Problem statement: List each line in which the string "parts" appears.

Input data:
(begin)

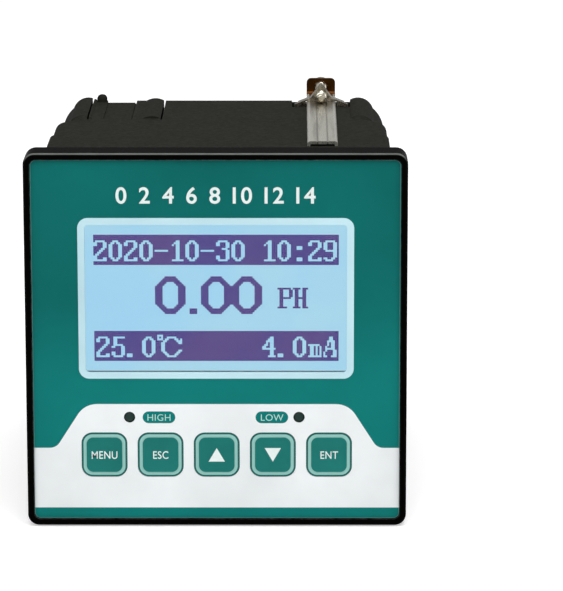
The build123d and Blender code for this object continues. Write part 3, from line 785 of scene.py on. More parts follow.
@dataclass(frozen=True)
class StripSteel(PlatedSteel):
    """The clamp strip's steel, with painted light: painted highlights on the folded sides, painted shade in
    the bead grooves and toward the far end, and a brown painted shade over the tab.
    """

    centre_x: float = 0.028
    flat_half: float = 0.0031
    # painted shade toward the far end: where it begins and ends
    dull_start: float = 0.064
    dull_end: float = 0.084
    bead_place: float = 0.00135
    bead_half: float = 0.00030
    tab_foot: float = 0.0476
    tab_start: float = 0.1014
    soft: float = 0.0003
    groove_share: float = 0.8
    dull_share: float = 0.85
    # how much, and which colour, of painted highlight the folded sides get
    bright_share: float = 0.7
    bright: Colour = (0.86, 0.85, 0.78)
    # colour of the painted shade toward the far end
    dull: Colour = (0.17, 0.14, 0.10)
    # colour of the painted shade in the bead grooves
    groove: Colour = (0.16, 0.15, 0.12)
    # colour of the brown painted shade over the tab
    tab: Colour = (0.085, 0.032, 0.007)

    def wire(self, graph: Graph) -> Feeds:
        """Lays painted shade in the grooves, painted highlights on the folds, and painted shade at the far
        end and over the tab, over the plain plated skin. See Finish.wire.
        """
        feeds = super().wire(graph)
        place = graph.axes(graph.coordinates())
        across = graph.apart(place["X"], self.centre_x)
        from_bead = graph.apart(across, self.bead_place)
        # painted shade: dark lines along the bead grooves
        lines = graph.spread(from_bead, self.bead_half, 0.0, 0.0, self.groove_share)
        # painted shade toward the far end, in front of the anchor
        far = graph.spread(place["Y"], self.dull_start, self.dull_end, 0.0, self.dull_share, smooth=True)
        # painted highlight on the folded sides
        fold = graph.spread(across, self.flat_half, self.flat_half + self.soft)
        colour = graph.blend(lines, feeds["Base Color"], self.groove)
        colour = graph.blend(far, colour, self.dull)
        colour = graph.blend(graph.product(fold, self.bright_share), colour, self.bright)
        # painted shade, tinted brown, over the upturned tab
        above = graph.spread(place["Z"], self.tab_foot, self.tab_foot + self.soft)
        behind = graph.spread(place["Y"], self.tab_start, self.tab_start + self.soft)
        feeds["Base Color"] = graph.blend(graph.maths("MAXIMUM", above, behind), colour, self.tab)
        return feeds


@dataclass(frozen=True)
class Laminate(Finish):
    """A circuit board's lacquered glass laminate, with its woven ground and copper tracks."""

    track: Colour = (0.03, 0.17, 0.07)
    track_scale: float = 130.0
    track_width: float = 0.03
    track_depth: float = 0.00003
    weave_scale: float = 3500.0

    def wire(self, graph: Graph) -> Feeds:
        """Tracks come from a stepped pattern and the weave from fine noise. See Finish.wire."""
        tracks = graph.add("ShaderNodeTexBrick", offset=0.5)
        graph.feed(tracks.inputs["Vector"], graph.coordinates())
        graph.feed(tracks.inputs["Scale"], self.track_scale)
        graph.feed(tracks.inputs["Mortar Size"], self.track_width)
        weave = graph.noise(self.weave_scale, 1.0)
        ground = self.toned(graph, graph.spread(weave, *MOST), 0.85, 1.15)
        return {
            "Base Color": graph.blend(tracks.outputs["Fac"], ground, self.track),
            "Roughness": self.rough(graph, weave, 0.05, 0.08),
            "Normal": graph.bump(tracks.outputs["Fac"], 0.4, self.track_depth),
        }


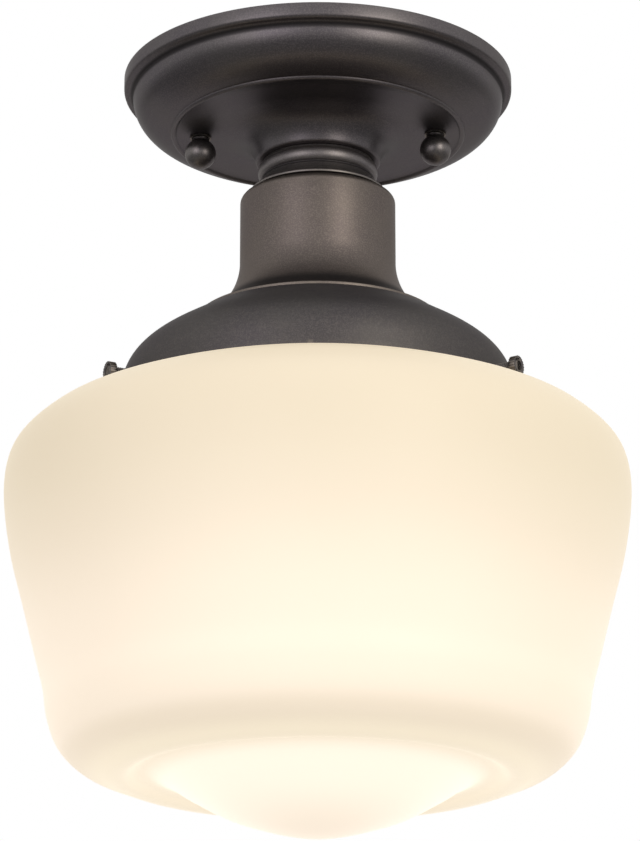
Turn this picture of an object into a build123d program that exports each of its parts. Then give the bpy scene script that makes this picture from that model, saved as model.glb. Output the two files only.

(end)

The completed task:
The build123d and Blender code for this object continues. Write part 3, from line 785 of scene.py on. More parts follow.
Turn this picture of an object into a build123d program that exports each of its parts. Then give the bpy scene script that makes this picture from that model, saved as model.glb. Output the two files only.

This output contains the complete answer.